Chassidim, unless they are “true” Chassidim such as Vishnitz, Stopkover, Rizhiner …and others, run the risk of disappointment and disillusionment. As difficult as it may be for Chassidim to accept, dynamic, charismatic leaders have clay feet. Sooner or later, these “infallible” leaders are going to fall from the pedestals on which they’ve been placed. Worse yet, because leaders enjoy such great status and such blind admiration, the temptation that lurks at their doors is far greater and much more tantalizing than the temptation that beckons an average, every day person. Our rabbinic sages were unsurprisingly extremely prescient when they taught the greater the individual, the greater the yetzer hara or evil inclination.
And because of this, Chassidim run the risk of transgressing the commandment “Lifnei Iveir lo titein michshol”, do not place a stumbling block before the blind. Leaders, including rabbis, priests, imams and ministers will in all likelihood sooner or later find it difficult, if not impossible to live up to the unrealistic expectations of his or her Chassidim. On the other hand, the last thing the leader wishes to do is to disappoint his Chassidim or let his Chassidim down. Moreover, as difficult as it may be to believe, leaders have egos, which are at times dangerously huge. If Bernie Madoff could fall prey to promising his people unbelievable results, then leaders, religious leaders, priests and rabbis lehavdil (pardon the comparison) can fall prey to the very same self-deception.

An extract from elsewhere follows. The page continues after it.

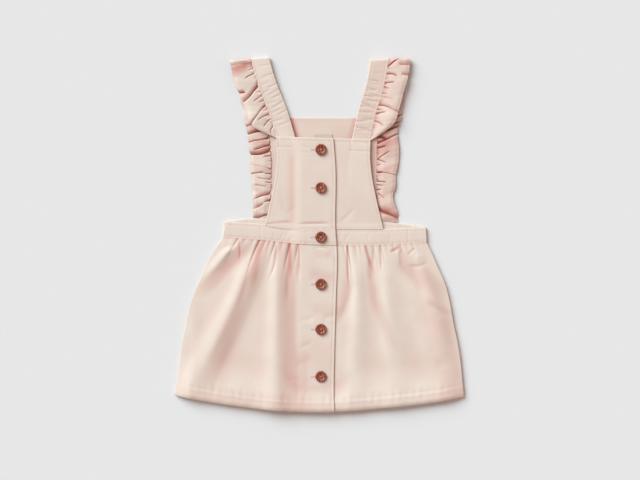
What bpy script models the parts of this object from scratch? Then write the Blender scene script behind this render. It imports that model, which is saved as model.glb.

Our rabbinic sages of the Talmud were absolutely brilliant when they taught that if love is contingent upon a specific object or person, then once that object or person is no longer present, the love is no longer present. If rabbis and other leaders can set aside their egos for a brief moment to transmit this teaching to their Chassidim, if rabbis and other leaders can impress upon their Chassidim the need to commit themselves to this teaching, then religion, whether it be Judaism, Christianity or Islam will be become much healthier and all the more viable.